### Given task
Return each line holding the string "parts".

### Data provided
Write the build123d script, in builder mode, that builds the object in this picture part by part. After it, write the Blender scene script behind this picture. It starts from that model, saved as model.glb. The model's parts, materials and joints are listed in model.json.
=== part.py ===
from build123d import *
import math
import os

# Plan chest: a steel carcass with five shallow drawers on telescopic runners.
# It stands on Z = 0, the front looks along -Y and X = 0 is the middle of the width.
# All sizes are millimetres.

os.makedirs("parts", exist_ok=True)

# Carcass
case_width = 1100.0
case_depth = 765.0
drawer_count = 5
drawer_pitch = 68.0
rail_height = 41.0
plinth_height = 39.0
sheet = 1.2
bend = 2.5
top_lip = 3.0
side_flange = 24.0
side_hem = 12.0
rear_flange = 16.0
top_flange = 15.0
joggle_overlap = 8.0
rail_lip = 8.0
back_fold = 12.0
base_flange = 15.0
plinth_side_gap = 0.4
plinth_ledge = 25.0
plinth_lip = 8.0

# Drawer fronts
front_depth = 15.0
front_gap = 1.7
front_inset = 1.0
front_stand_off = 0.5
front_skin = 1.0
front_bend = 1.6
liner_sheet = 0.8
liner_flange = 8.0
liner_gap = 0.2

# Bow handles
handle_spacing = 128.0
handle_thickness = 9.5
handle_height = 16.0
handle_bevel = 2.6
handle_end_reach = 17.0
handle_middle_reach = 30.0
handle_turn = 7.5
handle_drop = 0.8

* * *

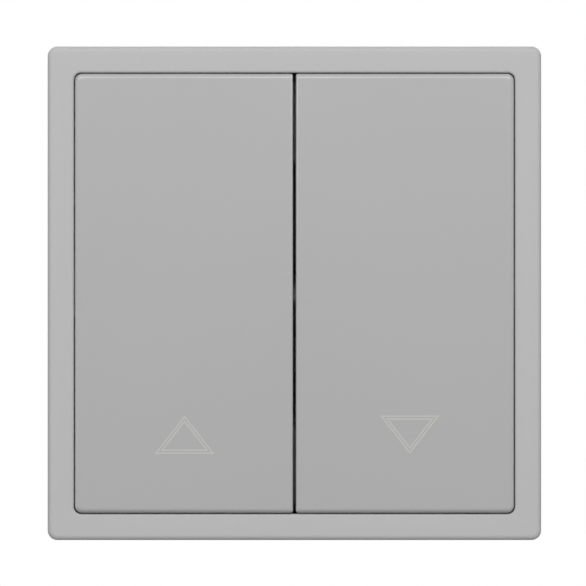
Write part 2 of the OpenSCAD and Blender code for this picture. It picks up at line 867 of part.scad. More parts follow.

* * *

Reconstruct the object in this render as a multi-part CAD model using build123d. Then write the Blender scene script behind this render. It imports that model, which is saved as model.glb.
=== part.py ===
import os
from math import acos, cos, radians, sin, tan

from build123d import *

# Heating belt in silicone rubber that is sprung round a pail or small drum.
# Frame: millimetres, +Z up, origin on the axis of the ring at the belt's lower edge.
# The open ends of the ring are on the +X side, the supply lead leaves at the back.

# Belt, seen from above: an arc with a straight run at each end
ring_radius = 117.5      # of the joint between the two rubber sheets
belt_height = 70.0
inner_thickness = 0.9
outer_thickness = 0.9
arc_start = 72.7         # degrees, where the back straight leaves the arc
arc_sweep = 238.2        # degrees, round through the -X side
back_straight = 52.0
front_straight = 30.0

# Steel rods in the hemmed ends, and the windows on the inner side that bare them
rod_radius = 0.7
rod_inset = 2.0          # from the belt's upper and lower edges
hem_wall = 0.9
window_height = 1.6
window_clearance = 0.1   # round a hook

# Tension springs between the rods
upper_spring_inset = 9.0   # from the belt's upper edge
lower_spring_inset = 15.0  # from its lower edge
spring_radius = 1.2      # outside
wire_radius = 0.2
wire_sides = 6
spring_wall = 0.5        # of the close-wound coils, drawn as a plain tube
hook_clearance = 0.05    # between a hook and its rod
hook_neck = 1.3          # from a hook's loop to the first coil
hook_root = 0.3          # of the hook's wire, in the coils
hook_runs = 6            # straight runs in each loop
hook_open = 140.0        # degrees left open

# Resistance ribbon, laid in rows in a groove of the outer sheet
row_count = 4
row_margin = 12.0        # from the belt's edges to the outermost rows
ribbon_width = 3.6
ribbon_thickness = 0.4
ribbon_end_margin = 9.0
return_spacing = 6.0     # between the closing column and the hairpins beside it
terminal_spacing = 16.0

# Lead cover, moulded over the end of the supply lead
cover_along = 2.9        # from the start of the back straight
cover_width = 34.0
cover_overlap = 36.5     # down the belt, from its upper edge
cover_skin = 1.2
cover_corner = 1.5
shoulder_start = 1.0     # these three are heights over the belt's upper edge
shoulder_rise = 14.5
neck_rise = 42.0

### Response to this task
Write the build123d script, in builder mode, that builds the object in this picture part by part. After it, write the Blender scene script behind this picture. It starts from that model, saved as model.glb. The model's parts, materials and joints are listed in model.json.
os.makedirs("parts", exist_ok=True)
Write part 2 of the OpenSCAD and Blender code for this picture. It picks up at line 867 of part.scad. More parts follow.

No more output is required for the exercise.